During this step a new test session is created and the messaging handlers of any simulated actors present are notified to prepare. This is done by calling the simulated actors’ messaging handlers passing the session information and also the configuration parameters of the SUT. Apart from preparing the messaging handlers for the upcoming session this notification may also result in specific configuration provided from the messaging handlers to the SUT (e.g. a dynamically created address to send messages to).

Step 4: Run preliminary

With all actors configured, this is the phase where notifications may be presented to the user to prepare for the upcoming test. These notifications can either be instructions to follow or requests for data to be provided before the test session starts.

Step 5: Run test steps

During this phase the test session proceeds to execute the steps defined in the test case’s description.
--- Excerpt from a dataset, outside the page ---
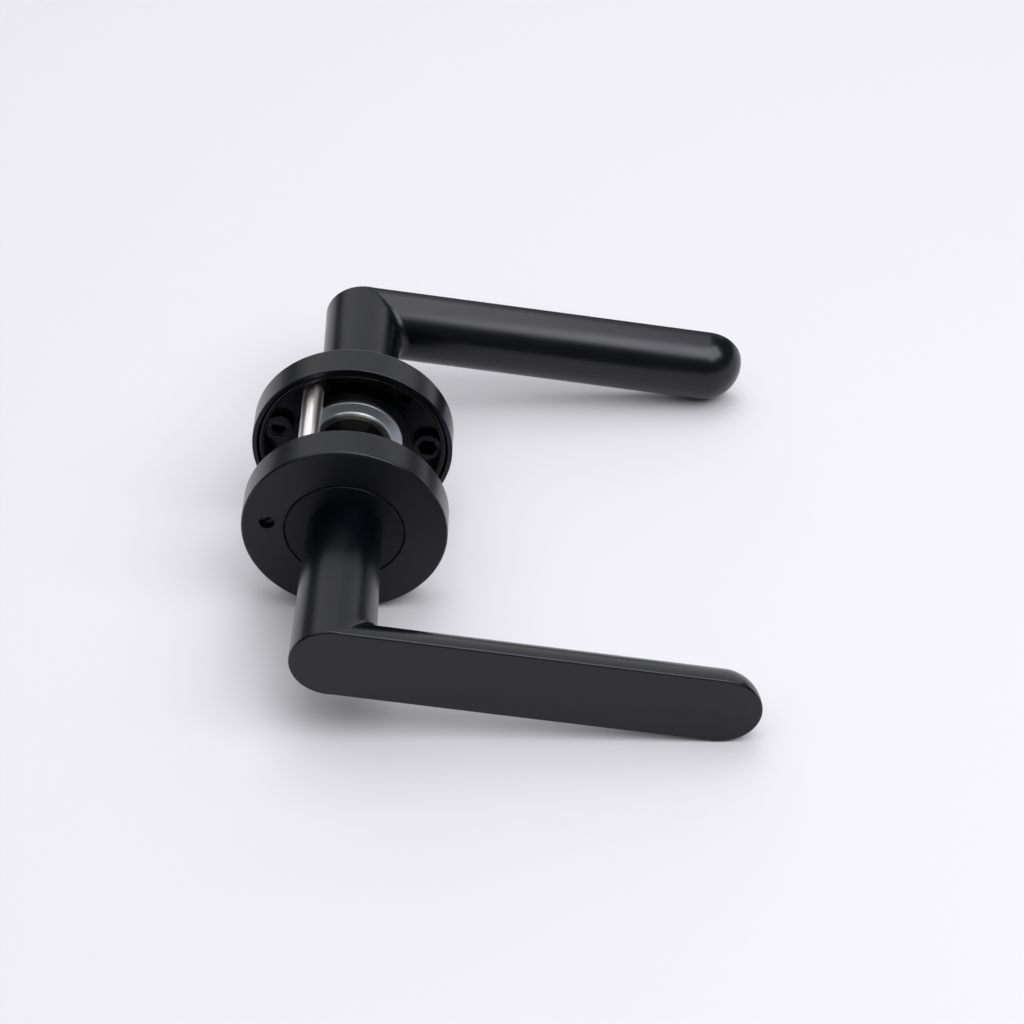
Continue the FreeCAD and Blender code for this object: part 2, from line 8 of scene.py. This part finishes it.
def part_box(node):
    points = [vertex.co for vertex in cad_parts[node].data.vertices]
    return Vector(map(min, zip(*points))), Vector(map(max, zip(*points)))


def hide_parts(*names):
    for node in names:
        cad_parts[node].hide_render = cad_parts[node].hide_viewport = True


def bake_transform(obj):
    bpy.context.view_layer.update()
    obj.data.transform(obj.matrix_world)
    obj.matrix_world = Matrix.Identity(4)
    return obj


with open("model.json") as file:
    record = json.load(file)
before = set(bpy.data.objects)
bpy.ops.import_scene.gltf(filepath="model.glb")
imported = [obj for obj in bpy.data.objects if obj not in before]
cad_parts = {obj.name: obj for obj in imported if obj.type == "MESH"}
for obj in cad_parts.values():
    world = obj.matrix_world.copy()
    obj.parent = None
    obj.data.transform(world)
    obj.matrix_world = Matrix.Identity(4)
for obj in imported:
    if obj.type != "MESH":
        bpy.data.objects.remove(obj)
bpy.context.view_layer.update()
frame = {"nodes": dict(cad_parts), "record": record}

Any supported set of steps can take place resulting in a test session context that is populated with variables and referenced according to the implemented test logic. The test steps may involve automatic processing and validation, interaction with messaging handlers to send and receive messages, user input requests, and any control logic constructs that are needed to correctly express the expected flow. The test session eventually completes, resulting in one of three outcomes:

  • Success: If all test steps are completed successfully.
  • Failure: If one of the test steps failed.
  • Undefined: If the session was terminated before completion.

Step 6: Finalise

Upon finalisation the test bed cleans up the state relevant to the test session and also notifies external handler implementations to consider the session as closed.

Step 7: Consult

The results of the test session can be consulted either immediately following completion or by looking up the results in the organisation’s test session history. A test session records its output per step that can be used to produce detailed test step reports or an overview report for the complete test session.